More Iran Talks
Gilbert N. Kahn is a professor of Political Science at Kean University.
With the arrival of Secretary of Defense Leon Panetta in Israel it seems like the U.S.-Israel talks about Iran were ratcheted up a big notch. As reported in today’s New York Times and elsewhere, Panetta and Israel Defense Minister Ehud Barak appeared to have a joint assessment of the current situation and the options ahead. Their talks appear to have reviewed the entire state of Iran’s nuclear development and possible responses to it.
There were a number of points which have now placed the nature of a U.S. and/or Israeli attack on Iran into a sharper focus.
1. Israel recognizes the extent to which any eventual attack by the U.S. would be dramatically more punishing to the Iranian nuclear program than an Israeli attack which would only be a postponing action.

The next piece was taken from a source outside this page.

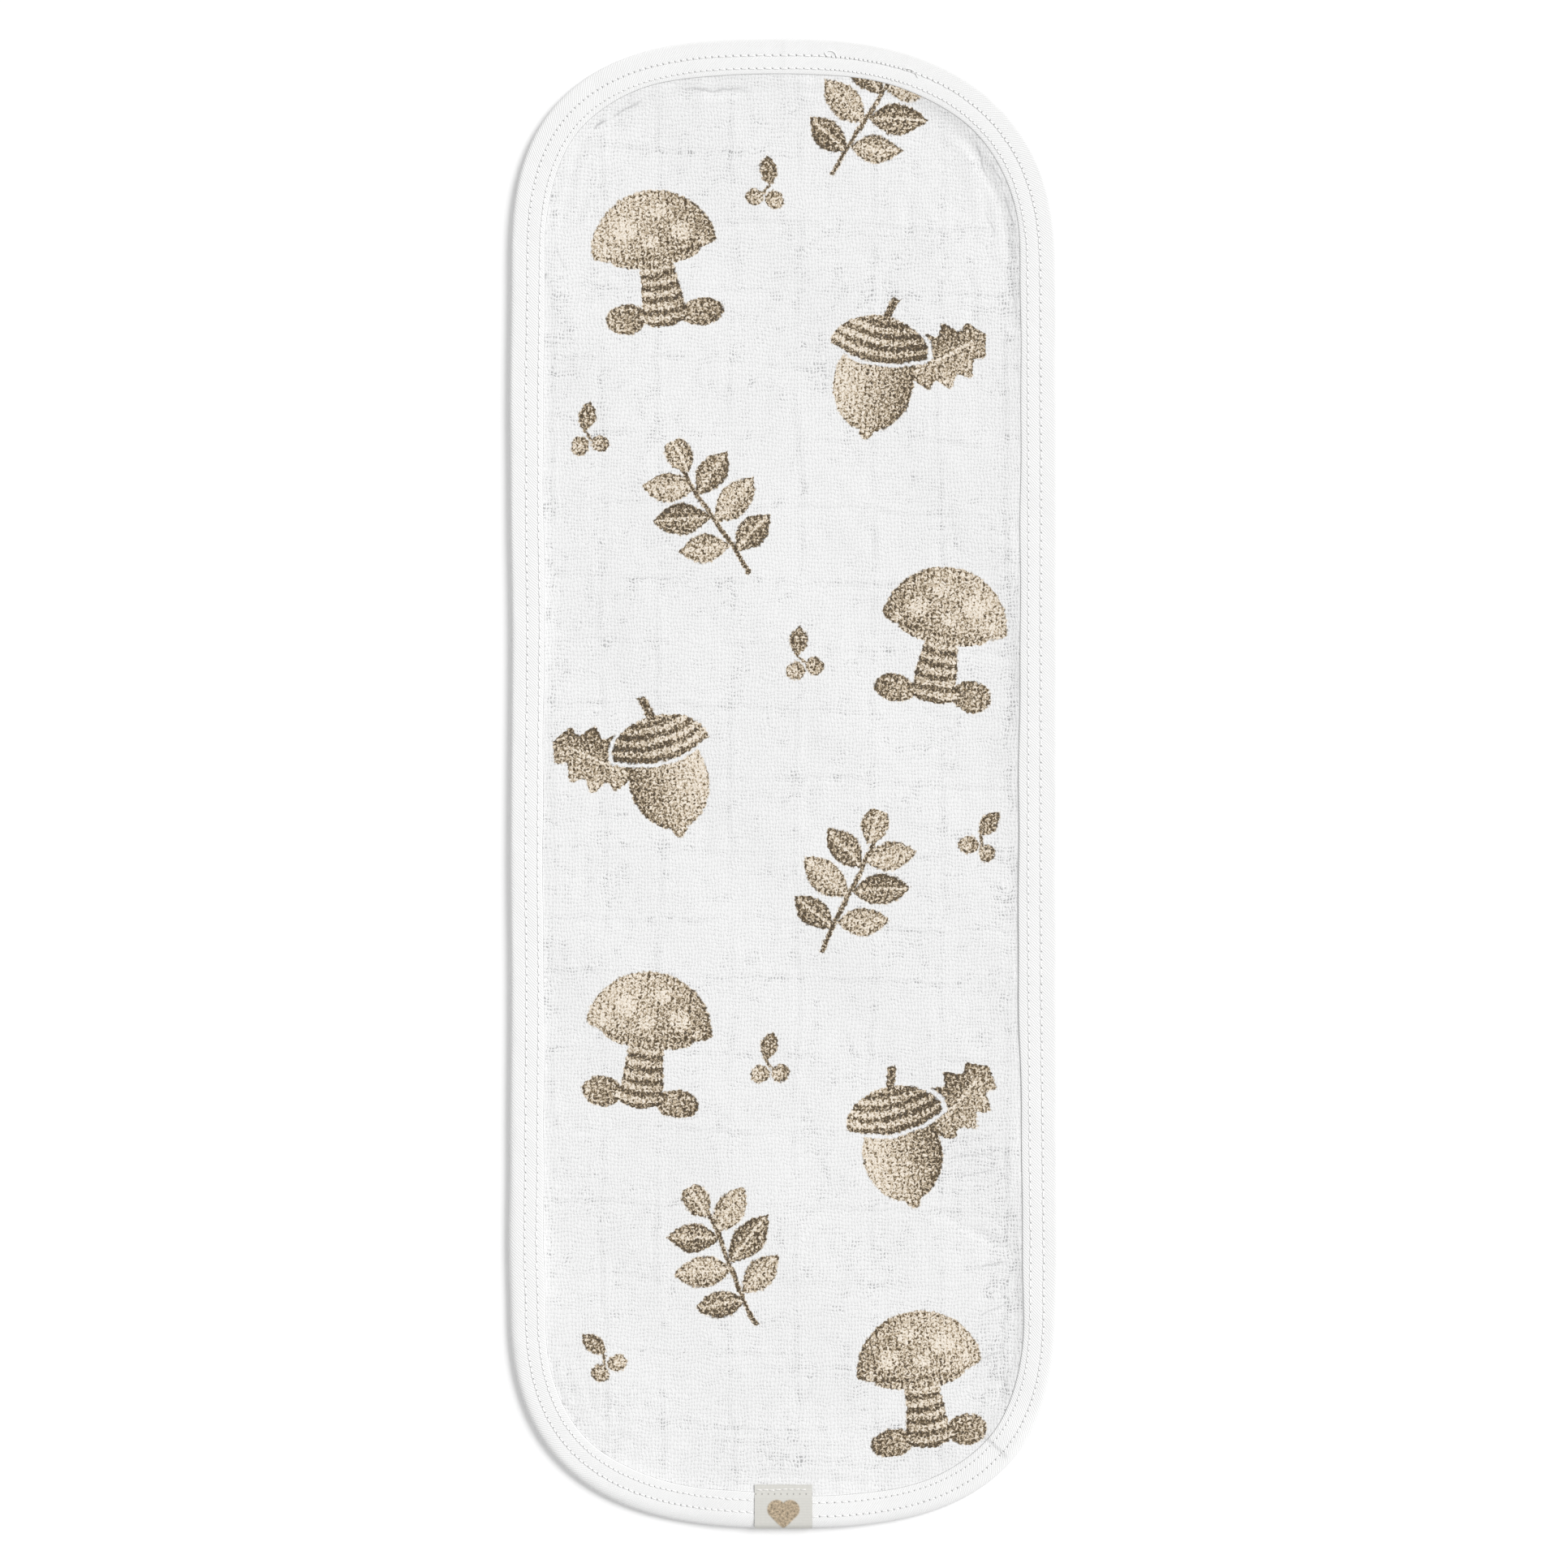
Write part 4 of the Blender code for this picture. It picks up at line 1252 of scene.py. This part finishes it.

2. Israel would want to attack before the winter when it would prefer not to fight a war.
3. Israel has begun to quantify the extent of likely civilian casualties in the advent of an Iranian and Hezbollah counter-attack against Israel as well as to intensify the re-distribution of gas-masks
4. Israel, correctly or not, believes that for political reasons, it will get stronger U.S. support for an attack prior to November 6 in the event of an Obama re-election.
5. Israel assumes that even if they believe that a Romney Administration would be more sympathetic to Israel’s concerns, a new Administration in January will not want to address right off the mark the taking of military action, thus postponing any U.S. engagement.
6. There is a sense that the U.S. and Israel are trying to increase their capacity to undermine Iranian nuclear development activity through an even more intense use of joint cyber-attacks against the Iranian program.
7. Israel presumably reviewed all the more immediate information that they have obtained on the status and whereabouts of Syria’s WMD’s and scenarios for their likely use and against whom.
The sharpest comment concerning the possibility of imminent action against Iran came from a source outside the current Israeli Government. The former head of the Israeli Mossad, Ephraim Halevy, as reported by the Associated Press as well as the Times predicted that Iran probably had 12 weeks to respond seriously to the Western demands:
If I were an Iranian, I would be very worried about the Israeli talk about a possible attack, because Israel's threats sound serious and credible to me….
Since he left the Government ten years ago, Halevy has always been a sober, careful observer of Israeli security and intelligence matters. There may still be a game of “chicken” being played here, but it seems that U.S. and Israel are now merely discussing timing and modalities; or that is what they clearly want Teheran to believe.